[edit]
Faster Newton Methods for Convex and Nonconvex Optimization in Gradient Complexity
Proceedings of Thirty Ninth Conference on Learning Theory, PMLR 336:1088-1112, 2026.
Abstract
Second-order optimization methods are computationally expensive for large-scale problems. Recently, Doikov, Chayti, and Jaggi (ICML 2023) proposed the LazyCRN method that reduces computation by studying the gradient complexity of second-order methods. Their method can achieve a gradient complexity of $\mathcal{O}( \bar d + \bar d^{1/2} \epsilon^{-3/2})$ and $\mathcal{O}( \bar d + \bar d^{1/2} \epsilon^{-1/2})$ for nonconvex and convex optimization, respectively, where $\bar d$ is the effective dimension and $\epsilon$ is the target precision. Very recently, Adil, Bullins, Sidford, and Zhang (NeurIPS 2025) improved the gradient complexity to $\mathcal{O}( \bar d + \bar d^{1/3} \epsilon^{-3/2} \ln^{18} \epsilon^{-1})$ for nonconvex optimization. However, the tightness of these methods remains open.
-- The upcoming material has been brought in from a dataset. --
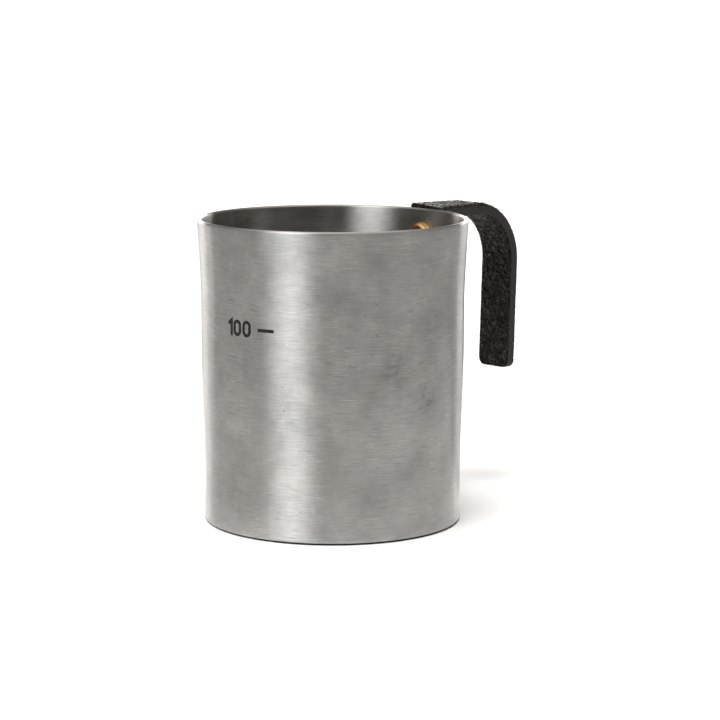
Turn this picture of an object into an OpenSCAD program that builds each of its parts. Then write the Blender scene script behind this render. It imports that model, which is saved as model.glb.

In this work, we propose new methods that achieve an improved complexity of $\mathcal{O}( \bar d + \bar d^{1/3} \epsilon^{-3/2})$ and $\mathcal{O}( (\bar d + \bar d^{13/21} \epsilon^{-2/7}) \ln \bar d)$ for nonconvex and convex optimization, respectively, improving best-known results for both setups.